The Unlikely World of Faraway Frankie by Keith BrookeFrankie Finnegan, or Faraway Frankie as he is sometimes known, is a boy who retreats from the harsh struggles of day-to-day life into daydreaming, adept at turning the bullies' insults and cruelty into a joke so that he can laugh along.

To cope with the pressure, he turns inwards: he has a most vivid -- and sometimes disturbing -- imagination, and telling tall tales is one of his ways of coping. Everyone is accustomed to his flights of fancy, and his occasional lapses when he forgets the boundaries between his dream world and the real one. But then... as Frankie's humiliations mount up, more and more elements from his faraway fantasy world start to appear in the real one. Can he use his imaginary world to escape? Can he learn how to construct the world around him from his dreams, and so get some kind of control over his life?
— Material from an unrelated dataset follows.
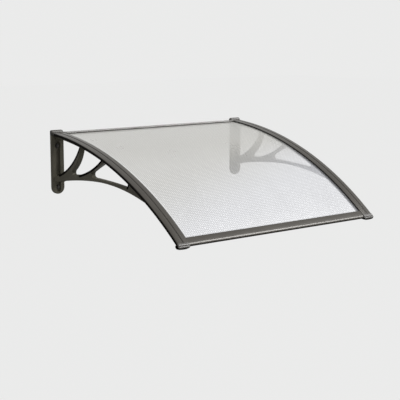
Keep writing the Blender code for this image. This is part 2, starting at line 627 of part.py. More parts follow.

But when power goes to your head, and your head is where the world comes from, that's a very dangerous mix.

from adam roberts' intro

"Some writers write exclusively for adults; some exclusively for children; but the most enduring works of literature - from Robinson Crusoe to Le Guin's Earthsea, from Pilgrim's Progress to Tolkien, from Alice in Wonderland to Harry Potter - are loved by children and adults alike. This, I'd say, is the hardest writerly discipline of all to master: to write a book that surpasses the tendency to categorise literature into 'young adult' and 'old adult' categories. Keith Brooke's The Unlikely World of Faraway Frankie is a masterclass in how to transcend those sorts of labels. It is wiser about youth and imagination than most other novels published today; and everybody, of whatever age, should read it...

"The Unlikely World of Faraway Frankie is not only a marvelously compelling exploration of a fantastical world, but a meditation upon the nature of fiction itself...

"It is (and I handle this Hollywood cliché with tongs, although it is appropriate here) the journey Frankie travels that makes this short novel one of the best things Brooke has ever written."

history

To be published by Newcon Press, April 2010.

what they said

Eric Brown, on the story that (I belatedly realised) developed into The Unlikely World of Faraway Frankie: "I have read 'Beside the Sea' perhaps four or five times since its original publication in the short-lived British SF magazine Beyond. It is a magical fantasy, a parable in the form of a rite-of-passage story, both frightening and bizarre, about the fear of change: it’s a tirade against conformity at once unsettling and, in its moving last paragraph, beautifully optimistic. It’s a story I come back to again and again, and one which I wish I had written myself - and there can be no greater recommendation than that."